What is Symbiosis?

Have you ever thought about different animals, working together? Or heard the word "symbiosis"? Well that's exactly what symbiosis means! Symbiosis is any kind of close and longterm interaction, between two living creatures - either of the same species, or totally different ones! This process occurs all throughout nature, in various ways, however there are 3 main types of symbiosis.
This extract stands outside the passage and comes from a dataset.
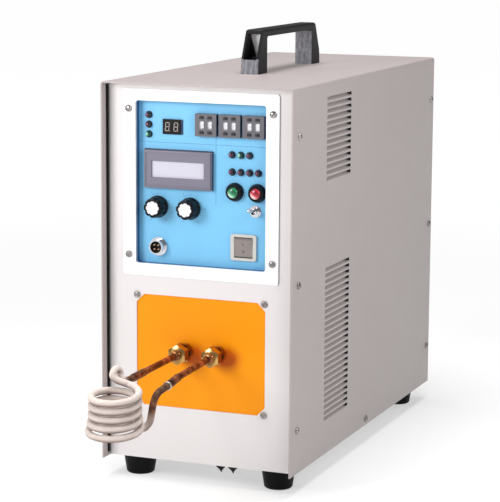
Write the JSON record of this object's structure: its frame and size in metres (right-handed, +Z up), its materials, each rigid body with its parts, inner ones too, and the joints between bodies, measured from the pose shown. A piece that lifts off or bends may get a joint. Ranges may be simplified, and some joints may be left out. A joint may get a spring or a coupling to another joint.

  •  Mutualistic Symbiosis - This is the most "positive" form of symbiosis, and occurs when two creatures can BOTH benefit from a long term connection. Each species has something that helps the other, so everybody wins! An example of Mutualistic Symbiosis includes the Clownfish and the Ritteri Sea Anemone. The anemone has stinging tentacles that hurt most animals that come near, but the clownfish has special mucus that protects it! This allows the clownfish to live in the sea anemone, and be protected by other predators because of those stinging tentacles! In return, the clownfish is very territorial and will protect the anemone from any fish that want to eat it. This is Mutualistic Symbiosis because both creatures help each other, so they are better together than apart!
  • Commensalistic Symbiosis - This is kind of the "neutral" form of symbiosis, and will occur when ONE creature gains a benefit, however the other creatures IS NOT helped, or harmed either. One of the organisms can gain something from a close relationship to the other, but the other organism isn't bothered or gaining anything itself. An example of Commensalistic Symbiosis can be as simple as a spider building its web on a plant! The plant doesn't really gain anything or feel any harm from the spider, but the spider is able to make a home and feast on any insects that might come by!
  • Parasitic Symbiosis - This is the most "negative" form of symbiosis, because it occurs when ONE creature gains a benefit, however the other creature is HARMED, not helped. Parasitic Symbiosis happens when one organism lives on, or even inside, another organism known as the "host". Many times the host does not even know they have a parasite, while the parasite can survive and grow while harming the host. A very basic example of Parasitic Symbiosis would be those pesky Mosquitoes! They go from host to host, feeding on blood which takes away from the host, and even spread dangerous diseases! There are many other parasites that live inside other organisms, or stay attached for much longer than a mosquito landing on a host to feed.


All these forms of symbiosis can also come in 2 different types - Obligate Symbiosis, where one or both creatures need the other to survive! And then Facultative Symbiosis, where the creatures can live apart and they'll still survive, but one or both will gain a benefit if they do come together.